Exercise directions: Will you repeat only the lines beginning at the one that mentions "front_shell();" and ending at the one that mentions "obj.data.transform(world)", both of them included, exactly?

Provided information:

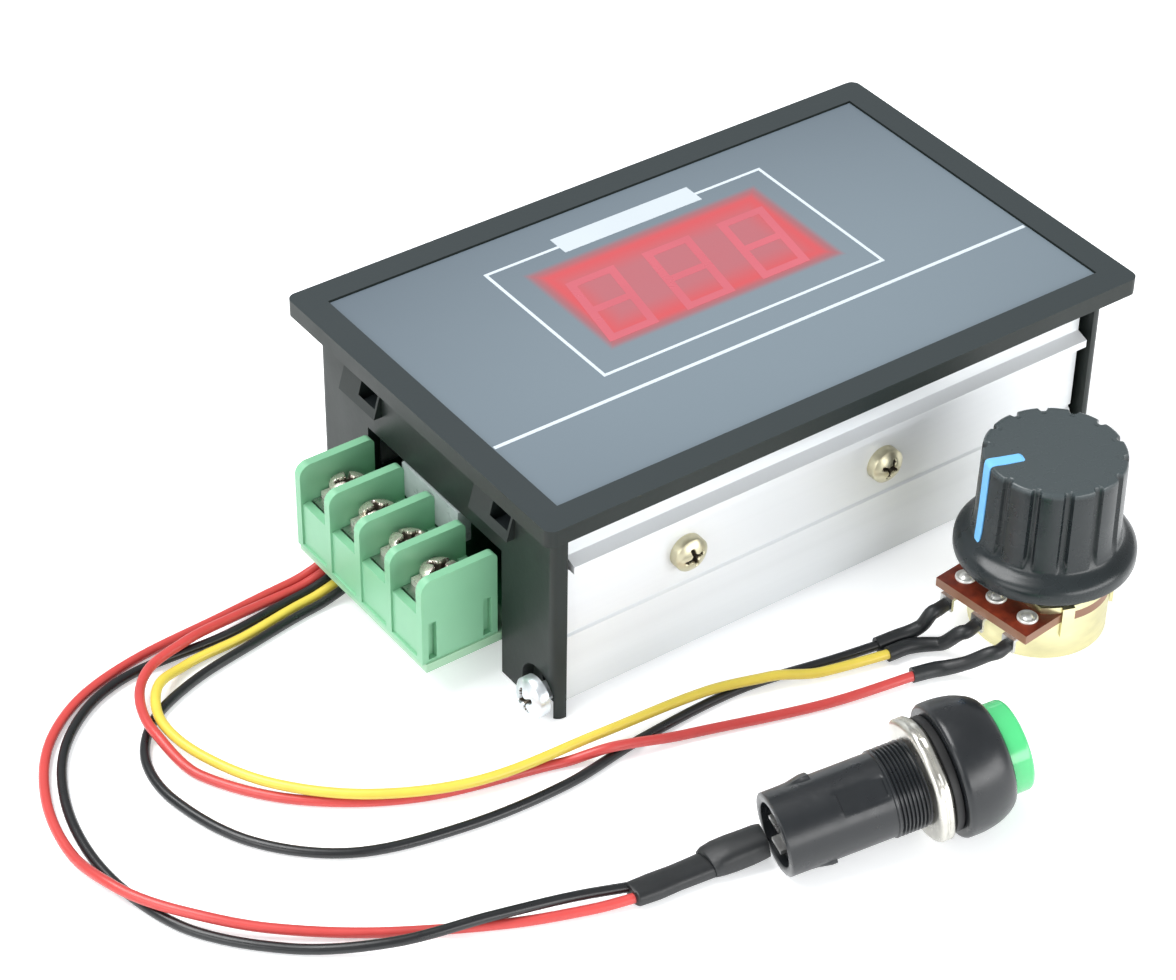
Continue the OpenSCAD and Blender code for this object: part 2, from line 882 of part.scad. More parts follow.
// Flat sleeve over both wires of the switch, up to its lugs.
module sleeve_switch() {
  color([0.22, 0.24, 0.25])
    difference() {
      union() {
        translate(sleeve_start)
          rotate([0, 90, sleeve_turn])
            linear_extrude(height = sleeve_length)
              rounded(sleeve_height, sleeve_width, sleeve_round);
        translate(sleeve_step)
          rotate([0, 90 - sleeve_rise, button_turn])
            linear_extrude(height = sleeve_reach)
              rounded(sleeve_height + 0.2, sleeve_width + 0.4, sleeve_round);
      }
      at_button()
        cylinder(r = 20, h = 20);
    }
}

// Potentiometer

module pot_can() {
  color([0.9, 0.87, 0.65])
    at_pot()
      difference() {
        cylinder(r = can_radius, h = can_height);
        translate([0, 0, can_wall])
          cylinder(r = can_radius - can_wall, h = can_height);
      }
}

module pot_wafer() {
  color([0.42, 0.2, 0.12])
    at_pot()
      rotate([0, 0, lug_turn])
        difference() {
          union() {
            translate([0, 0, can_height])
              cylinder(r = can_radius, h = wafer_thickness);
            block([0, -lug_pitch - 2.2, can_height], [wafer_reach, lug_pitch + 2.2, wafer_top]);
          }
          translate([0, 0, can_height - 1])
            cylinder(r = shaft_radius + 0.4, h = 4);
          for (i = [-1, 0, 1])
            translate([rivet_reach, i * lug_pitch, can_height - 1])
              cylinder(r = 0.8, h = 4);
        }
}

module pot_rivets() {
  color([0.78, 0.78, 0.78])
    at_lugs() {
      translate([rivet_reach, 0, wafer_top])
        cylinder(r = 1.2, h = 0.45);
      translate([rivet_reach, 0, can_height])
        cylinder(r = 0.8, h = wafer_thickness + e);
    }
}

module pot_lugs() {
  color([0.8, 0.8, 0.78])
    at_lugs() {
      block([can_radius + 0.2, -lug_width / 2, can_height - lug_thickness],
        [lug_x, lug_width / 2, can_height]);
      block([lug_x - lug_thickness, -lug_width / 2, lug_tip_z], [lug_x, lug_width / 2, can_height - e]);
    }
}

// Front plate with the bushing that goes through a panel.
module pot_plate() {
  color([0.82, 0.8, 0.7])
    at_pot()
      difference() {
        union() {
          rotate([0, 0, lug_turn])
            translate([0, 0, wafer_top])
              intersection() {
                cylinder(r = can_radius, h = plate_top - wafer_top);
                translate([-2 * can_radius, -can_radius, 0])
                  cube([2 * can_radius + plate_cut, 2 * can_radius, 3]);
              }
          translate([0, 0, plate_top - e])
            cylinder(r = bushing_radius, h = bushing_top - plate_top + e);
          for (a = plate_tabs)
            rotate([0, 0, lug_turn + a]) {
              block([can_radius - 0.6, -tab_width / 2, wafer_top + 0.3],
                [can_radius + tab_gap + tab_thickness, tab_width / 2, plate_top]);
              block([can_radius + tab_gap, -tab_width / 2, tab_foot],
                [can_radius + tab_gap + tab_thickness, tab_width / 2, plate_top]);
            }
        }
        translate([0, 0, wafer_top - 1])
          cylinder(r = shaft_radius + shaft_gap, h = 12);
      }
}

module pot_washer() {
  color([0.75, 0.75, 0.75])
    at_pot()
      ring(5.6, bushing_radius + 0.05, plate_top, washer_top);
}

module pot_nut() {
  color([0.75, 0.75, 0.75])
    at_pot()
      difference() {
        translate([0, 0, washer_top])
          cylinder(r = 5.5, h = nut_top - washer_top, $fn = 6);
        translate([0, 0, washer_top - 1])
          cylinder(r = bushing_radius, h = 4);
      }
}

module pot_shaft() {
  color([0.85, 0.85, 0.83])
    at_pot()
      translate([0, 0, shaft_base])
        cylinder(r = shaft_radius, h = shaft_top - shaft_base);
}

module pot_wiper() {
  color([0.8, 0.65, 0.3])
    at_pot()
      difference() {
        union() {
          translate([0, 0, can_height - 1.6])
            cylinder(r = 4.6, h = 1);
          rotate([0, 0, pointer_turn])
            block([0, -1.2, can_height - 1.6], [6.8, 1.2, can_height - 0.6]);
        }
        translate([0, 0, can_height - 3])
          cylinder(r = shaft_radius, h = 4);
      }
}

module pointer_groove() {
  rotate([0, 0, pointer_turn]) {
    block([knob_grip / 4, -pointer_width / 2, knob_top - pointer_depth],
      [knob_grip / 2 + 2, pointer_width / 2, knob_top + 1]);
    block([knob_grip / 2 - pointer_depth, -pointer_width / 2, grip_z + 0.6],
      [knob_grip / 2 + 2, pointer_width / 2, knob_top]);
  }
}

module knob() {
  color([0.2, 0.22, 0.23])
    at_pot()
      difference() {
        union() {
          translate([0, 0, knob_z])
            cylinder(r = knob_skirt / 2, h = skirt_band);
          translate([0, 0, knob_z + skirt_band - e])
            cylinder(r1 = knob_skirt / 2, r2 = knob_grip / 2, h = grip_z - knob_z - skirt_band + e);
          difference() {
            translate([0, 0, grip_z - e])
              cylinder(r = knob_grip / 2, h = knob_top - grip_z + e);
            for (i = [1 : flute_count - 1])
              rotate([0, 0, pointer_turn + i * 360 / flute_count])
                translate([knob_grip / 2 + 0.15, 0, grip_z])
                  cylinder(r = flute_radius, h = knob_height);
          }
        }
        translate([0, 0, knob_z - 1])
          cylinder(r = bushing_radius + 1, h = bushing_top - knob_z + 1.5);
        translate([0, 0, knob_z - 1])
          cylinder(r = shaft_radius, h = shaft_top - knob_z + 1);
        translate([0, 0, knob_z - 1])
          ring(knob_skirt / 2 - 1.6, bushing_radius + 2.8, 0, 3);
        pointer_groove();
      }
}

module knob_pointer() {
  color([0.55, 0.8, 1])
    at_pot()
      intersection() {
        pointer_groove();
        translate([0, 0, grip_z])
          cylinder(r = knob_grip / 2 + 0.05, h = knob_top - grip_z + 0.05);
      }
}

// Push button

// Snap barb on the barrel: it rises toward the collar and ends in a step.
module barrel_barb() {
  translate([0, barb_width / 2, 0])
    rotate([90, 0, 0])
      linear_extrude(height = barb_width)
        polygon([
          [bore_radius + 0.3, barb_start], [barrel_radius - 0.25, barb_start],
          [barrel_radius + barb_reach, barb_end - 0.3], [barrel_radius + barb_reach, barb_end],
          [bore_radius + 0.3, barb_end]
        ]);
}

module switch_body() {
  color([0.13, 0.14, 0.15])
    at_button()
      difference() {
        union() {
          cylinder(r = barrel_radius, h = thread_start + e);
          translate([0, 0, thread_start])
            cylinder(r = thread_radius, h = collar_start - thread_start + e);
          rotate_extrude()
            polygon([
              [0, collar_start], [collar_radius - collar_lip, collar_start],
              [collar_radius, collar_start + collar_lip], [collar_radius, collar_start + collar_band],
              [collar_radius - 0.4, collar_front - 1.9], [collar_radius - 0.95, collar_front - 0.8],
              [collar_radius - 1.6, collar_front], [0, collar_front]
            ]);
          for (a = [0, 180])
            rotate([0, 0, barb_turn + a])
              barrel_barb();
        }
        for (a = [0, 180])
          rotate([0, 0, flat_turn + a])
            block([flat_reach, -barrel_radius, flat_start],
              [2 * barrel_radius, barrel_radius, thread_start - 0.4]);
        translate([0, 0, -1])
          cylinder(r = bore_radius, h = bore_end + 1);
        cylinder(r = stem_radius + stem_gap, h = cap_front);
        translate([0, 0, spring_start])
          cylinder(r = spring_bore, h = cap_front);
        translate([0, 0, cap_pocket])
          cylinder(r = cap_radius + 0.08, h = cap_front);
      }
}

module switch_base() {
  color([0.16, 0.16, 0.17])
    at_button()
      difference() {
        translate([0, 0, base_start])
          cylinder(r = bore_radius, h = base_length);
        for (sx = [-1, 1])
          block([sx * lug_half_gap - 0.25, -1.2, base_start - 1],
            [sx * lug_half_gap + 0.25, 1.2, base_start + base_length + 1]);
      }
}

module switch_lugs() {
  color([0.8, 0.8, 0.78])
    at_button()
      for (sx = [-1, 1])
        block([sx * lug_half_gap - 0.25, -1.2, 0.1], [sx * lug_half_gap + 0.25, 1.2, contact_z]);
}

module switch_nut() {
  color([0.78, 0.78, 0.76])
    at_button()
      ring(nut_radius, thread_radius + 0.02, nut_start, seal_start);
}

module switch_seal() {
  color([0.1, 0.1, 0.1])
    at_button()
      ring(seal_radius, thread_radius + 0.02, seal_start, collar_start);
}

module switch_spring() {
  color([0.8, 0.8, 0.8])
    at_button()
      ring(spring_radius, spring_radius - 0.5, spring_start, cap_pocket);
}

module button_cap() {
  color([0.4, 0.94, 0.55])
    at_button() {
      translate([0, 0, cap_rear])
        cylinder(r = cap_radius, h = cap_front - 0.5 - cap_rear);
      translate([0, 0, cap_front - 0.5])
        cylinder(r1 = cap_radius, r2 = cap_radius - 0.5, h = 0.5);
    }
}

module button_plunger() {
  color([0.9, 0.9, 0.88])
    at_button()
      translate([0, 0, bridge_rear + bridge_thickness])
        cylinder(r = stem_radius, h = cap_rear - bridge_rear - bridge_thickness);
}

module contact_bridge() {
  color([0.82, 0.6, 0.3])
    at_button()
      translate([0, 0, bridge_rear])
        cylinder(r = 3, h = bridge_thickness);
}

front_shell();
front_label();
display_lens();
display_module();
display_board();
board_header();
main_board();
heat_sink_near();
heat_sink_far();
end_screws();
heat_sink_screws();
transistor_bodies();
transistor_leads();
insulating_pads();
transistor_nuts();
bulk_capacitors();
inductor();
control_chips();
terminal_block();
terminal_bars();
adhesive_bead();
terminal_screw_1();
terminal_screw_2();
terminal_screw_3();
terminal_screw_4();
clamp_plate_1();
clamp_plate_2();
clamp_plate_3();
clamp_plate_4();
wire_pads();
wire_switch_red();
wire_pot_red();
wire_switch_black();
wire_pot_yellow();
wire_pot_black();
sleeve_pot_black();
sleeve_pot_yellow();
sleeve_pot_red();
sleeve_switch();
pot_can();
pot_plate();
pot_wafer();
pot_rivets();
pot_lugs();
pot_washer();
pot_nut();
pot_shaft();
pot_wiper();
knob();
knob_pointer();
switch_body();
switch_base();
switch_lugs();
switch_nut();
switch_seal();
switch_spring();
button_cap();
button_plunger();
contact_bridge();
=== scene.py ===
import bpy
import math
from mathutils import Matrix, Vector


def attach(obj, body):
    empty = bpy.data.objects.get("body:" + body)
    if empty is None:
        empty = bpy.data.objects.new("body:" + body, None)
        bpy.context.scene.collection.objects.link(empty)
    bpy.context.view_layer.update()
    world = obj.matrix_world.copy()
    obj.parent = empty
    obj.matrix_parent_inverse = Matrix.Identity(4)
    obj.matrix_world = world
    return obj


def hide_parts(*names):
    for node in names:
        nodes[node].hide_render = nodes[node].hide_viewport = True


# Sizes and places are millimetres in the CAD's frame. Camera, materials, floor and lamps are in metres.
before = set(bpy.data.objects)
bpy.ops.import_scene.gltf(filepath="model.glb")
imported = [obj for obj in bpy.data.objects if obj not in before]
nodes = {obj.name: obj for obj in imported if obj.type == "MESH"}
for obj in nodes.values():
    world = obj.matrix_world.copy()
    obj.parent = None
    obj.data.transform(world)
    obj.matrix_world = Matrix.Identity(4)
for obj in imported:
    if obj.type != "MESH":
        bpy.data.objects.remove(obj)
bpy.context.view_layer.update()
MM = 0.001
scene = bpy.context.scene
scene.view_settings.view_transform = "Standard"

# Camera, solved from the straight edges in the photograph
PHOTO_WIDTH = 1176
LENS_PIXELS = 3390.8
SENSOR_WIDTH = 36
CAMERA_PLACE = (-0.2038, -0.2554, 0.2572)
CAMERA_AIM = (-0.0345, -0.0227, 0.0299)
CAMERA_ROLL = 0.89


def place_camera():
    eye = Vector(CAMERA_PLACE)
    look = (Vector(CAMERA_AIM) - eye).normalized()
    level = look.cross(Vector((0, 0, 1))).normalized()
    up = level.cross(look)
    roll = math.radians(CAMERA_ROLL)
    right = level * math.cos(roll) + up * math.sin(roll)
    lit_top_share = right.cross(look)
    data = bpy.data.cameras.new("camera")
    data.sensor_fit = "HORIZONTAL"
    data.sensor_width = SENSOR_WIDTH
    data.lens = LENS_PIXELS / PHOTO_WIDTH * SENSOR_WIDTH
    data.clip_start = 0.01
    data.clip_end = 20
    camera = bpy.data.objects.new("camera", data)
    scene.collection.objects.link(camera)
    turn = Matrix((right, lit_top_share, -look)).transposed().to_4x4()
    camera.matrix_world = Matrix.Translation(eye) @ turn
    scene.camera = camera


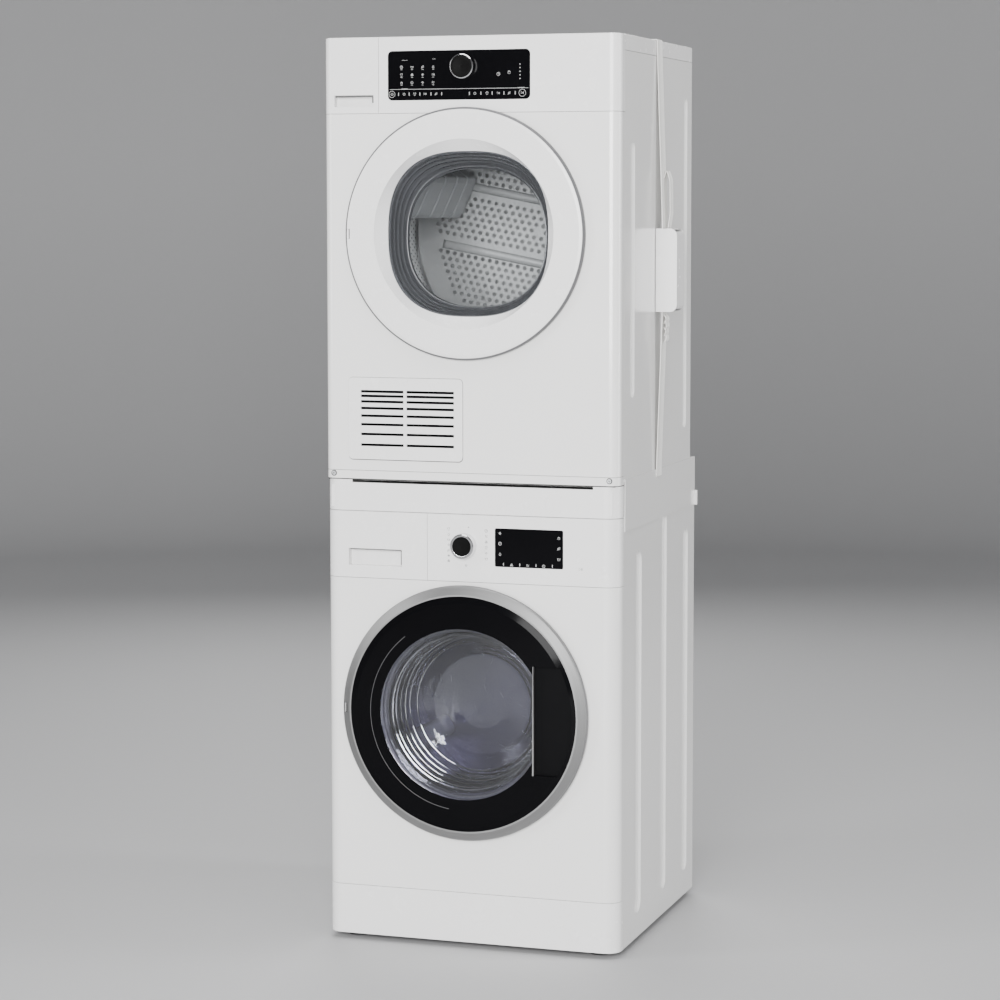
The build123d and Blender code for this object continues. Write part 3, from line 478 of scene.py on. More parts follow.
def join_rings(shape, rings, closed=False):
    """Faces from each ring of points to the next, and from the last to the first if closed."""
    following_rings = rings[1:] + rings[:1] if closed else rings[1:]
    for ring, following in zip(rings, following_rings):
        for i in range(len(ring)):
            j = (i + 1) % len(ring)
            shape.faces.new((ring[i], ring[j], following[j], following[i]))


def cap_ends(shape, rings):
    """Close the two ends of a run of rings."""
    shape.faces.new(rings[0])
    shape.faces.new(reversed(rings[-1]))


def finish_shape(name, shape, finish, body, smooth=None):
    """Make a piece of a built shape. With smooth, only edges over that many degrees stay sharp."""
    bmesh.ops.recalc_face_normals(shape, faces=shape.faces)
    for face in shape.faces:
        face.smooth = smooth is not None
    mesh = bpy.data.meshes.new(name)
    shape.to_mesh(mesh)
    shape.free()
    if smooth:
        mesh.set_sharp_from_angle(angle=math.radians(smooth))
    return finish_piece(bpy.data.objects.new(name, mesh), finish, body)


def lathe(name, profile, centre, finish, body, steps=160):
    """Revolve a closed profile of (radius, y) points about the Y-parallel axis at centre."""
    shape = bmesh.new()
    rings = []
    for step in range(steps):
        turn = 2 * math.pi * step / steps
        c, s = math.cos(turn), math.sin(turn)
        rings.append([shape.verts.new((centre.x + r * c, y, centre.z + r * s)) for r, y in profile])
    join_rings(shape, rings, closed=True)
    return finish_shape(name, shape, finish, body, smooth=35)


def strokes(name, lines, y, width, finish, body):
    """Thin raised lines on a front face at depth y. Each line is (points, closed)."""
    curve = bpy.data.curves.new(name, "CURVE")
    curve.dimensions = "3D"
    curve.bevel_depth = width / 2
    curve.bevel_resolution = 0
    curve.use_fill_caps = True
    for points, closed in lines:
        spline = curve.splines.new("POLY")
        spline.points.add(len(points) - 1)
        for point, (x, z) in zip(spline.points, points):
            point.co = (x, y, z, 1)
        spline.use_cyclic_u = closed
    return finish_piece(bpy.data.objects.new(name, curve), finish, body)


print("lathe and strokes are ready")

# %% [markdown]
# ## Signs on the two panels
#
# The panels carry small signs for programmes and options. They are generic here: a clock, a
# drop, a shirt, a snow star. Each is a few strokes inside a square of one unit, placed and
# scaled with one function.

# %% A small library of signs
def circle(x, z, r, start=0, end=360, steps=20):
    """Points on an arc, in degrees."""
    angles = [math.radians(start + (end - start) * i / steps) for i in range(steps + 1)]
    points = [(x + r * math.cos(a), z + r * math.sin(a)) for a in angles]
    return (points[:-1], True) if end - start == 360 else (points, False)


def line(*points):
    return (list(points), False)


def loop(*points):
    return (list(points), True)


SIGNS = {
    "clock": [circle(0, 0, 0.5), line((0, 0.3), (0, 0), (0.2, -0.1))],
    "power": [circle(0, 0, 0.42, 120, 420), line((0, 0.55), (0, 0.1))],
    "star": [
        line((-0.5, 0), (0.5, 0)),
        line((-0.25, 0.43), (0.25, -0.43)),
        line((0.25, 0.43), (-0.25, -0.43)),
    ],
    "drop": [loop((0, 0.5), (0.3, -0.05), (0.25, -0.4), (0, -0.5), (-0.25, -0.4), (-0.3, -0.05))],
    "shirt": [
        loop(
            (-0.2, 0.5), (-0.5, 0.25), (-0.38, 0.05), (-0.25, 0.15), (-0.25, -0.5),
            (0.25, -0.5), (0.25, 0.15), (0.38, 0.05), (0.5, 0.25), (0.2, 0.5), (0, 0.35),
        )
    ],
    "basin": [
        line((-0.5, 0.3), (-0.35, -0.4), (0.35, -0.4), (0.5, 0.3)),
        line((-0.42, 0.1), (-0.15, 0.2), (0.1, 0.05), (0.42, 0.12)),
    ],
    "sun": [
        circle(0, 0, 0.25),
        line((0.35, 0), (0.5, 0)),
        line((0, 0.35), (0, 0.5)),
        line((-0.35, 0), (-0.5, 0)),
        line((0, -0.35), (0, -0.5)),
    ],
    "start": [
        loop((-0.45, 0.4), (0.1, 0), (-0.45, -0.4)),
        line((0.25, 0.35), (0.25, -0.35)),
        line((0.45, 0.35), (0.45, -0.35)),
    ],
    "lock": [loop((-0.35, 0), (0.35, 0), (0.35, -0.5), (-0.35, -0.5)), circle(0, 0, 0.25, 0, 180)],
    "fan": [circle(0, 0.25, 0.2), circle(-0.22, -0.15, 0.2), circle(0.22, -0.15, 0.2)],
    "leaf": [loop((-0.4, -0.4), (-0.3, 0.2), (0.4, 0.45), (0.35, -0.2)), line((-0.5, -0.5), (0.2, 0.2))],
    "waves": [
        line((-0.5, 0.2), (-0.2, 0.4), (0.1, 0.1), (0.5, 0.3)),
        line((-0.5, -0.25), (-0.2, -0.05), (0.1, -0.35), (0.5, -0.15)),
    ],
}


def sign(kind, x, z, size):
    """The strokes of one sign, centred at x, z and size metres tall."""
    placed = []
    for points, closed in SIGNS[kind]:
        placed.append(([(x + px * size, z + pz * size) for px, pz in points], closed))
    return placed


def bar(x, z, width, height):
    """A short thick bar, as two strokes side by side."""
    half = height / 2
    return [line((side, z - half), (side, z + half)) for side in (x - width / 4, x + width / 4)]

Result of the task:
front_shell();
front_label();
display_lens();
display_module();
display_board();
board_header();
main_board();
heat_sink_near();
heat_sink_far();
end_screws();
heat_sink_screws();
transistor_bodies();
transistor_leads();
insulating_pads();
transistor_nuts();
bulk_capacitors();
inductor();
control_chips();
terminal_block();
terminal_bars();
adhesive_bead();
terminal_screw_1();
terminal_screw_2();
terminal_screw_3();
terminal_screw_4();
clamp_plate_1();
clamp_plate_2();
clamp_plate_3();
clamp_plate_4();
wire_pads();
wire_switch_red();
wire_pot_red();
wire_switch_black();
wire_pot_yellow();
wire_pot_black();
sleeve_pot_black();
sleeve_pot_yellow();
sleeve_pot_red();
sleeve_switch();
pot_can();
pot_plate();
pot_wafer();
pot_rivets();
pot_lugs();
pot_washer();
pot_nut();
pot_shaft();
pot_wiper();
knob();
knob_pointer();
switch_body();
switch_base();
switch_lugs();
switch_nut();
switch_seal();
switch_spring();
button_cap();
button_plunger();
contact_bridge();
=== scene.py ===
import bpy
import math
from mathutils import Matrix, Vector


def attach(obj, body):
    empty = bpy.data.objects.get("body:" + body)
    if empty is None:
        empty = bpy.data.objects.new("body:" + body, None)
        bpy.context.scene.collection.objects.link(empty)
    bpy.context.view_layer.update()
    world = obj.matrix_world.copy()
    obj.parent = empty
    obj.matrix_parent_inverse = Matrix.Identity(4)
    obj.matrix_world = world
    return obj


def hide_parts(*names):
    for node in names:
        nodes[node].hide_render = nodes[node].hide_viewport = True


# Sizes and places are millimetres in the CAD's frame. Camera, materials, floor and lamps are in metres.
before = set(bpy.data.objects)
bpy.ops.import_scene.gltf(filepath="model.glb")
imported = [obj for obj in bpy.data.objects if obj not in before]
nodes = {obj.name: obj for obj in imported if obj.type == "MESH"}
for obj in nodes.values():
    world = obj.matrix_world.copy()
    obj.parent = None
    obj.data.transform(world)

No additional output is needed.